AJR: “Bendiciones” originated from an expectation I think many Latine writers grapple with due to the pressure that comes from a severe lack of representation in the literary world. Because of this absence, there’s an urge to address whatever big political issue hegemonic society associates with our community. For Chicanx and other Latine writers from the southwest, it’s the border crisis. That’s the story we’re expected to write, something that fits through the bottleneck of our stereotyped experience. I felt this burden weigh on me while conceiving “Bendiciones,” a story about a Chicano family that takes place in the border town of Del Rio, Texas. I didn’t want to subject myself and my characters to one-dimensional respectability politics, but I also didn’t want to ignore the reality of the border’s existence—because remaining silent enables its dehumanizing power to persist. So, eventually I settled on the mindset of making this a story in which the border is a part of the narrative but doesn’t define it—just like the border is a part of our lives but doesn’t define them.
CH: What does your revision process look like?
AJR: Before this past June, I was submerged in the MFA workshop grind, which more or less dictated my approach to revision for all the stories I’ve written over the last couple years. That approach involved sitting through an hour plus of nine people each pitching anywhere from two to two-hundred cents about what they felt wasn’t working in whatever I submitted. To help me cope with this process, I had it drilled into my head that part of the MFA workshop’s function, however fraught and corrosive it may be, is to teach you which readers really get what you’re trying to accomplish (or better yet, help you discover what you’re trying to accomplish). I also had it told to me that if you succeed in identifying which voices to listen to and which to avoid, then you simultaneously become a better reader of your own work, so much so that you’ll no longer need the workshop structure to determine how you’ll revise. I’d like to think that’s where I’m at now, meaning my revision process involves the following: a painstakingly slow first draft in which I get so lost in my own head that I need a trusted voice to give me a more grounded sense of what the hell is actually going on in the story. Once I have that conversation I return to the draft with a fresh, less delusional perspective, which allows me to shape the thing into something more structurally and thematically cohesive. After that draft’s done I leave it alone, let it and me catch our breath, until I feel ready to comb through the prose again and pinpoint the moments in which I overwrote or rambled. Frankly, most of my revising involves cutting, which I always get a thrill out of. It’s freeing to shed the weight of old, vestigial ideas. In revising “Bendiciones,” I had so many of those ideas that I ended up scrapping over a thousand words.
CH: If you could go back to the beginning of your writing career, what is one piece of advice you would give yourself?
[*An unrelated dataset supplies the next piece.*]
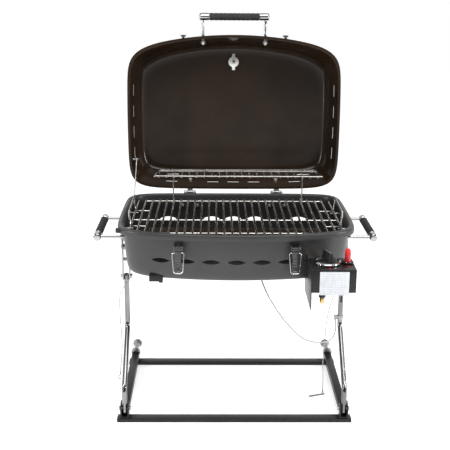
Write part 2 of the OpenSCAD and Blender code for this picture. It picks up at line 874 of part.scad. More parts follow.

AJR: Considering that my writing career is still getting started (or at least I sure hope that’s the case), I’ll offer a small repackaging of the guidance I’ve picked up from mentors thus far, stuff I try to remind myself on the daily as I figure how to survive this whole literary world. My advice is to recognize that the only person who’s ever guaranteed to read your work is you. I say this not as a cynic, but as someone who believes in the liberatory power of fiction. If you embrace this truth, then it will liberate you to write for whatever makes the human in you feel seen and loved and connected to your community. Ironically, staying true to yourself in this way will ultimately make your art more immersive, more moving, and more unforgettable in the eyes of your reader. I think this process of tapping into the most intimate and vulnerable parts of yourself as a way to meaningfully connect with another is a pretty rare and chingón thing—so chingón that it’s the primary reason I do what I do.
CH: Who are some of the writers who inform the work you do?
AJR: I’m a firm believer that writers should study and honor the storytelling traditions their work draws from. Because without the stories that came before, the stories we write today have no ground to stand on, no roots to grow from. Understanding yourself as one pulse in the heartbeat of a lineage allows you to think of your work as contributing to something transcendent of yourself, something that carries an ancestral and communal significance. I learned this through my appreciation of the Chicanx literary tradition, reading writers like Helana Viramontes, Rudolfo Anaya, and Gloria Anzaldúa. Paying homage to their voices, to the roads they paved, gives a sense of direction to my work that can only be described as spiritual, like lighting a candle and feeling the presence of your loved ones in the glow.
CH: What projects are you working on that excites you the most?
AJR: My whole professional life right now as a writer (again whatever that means) revolves around polishing and submitting a novel-in-stories, of which “Bendiciones” is the first “chapter.”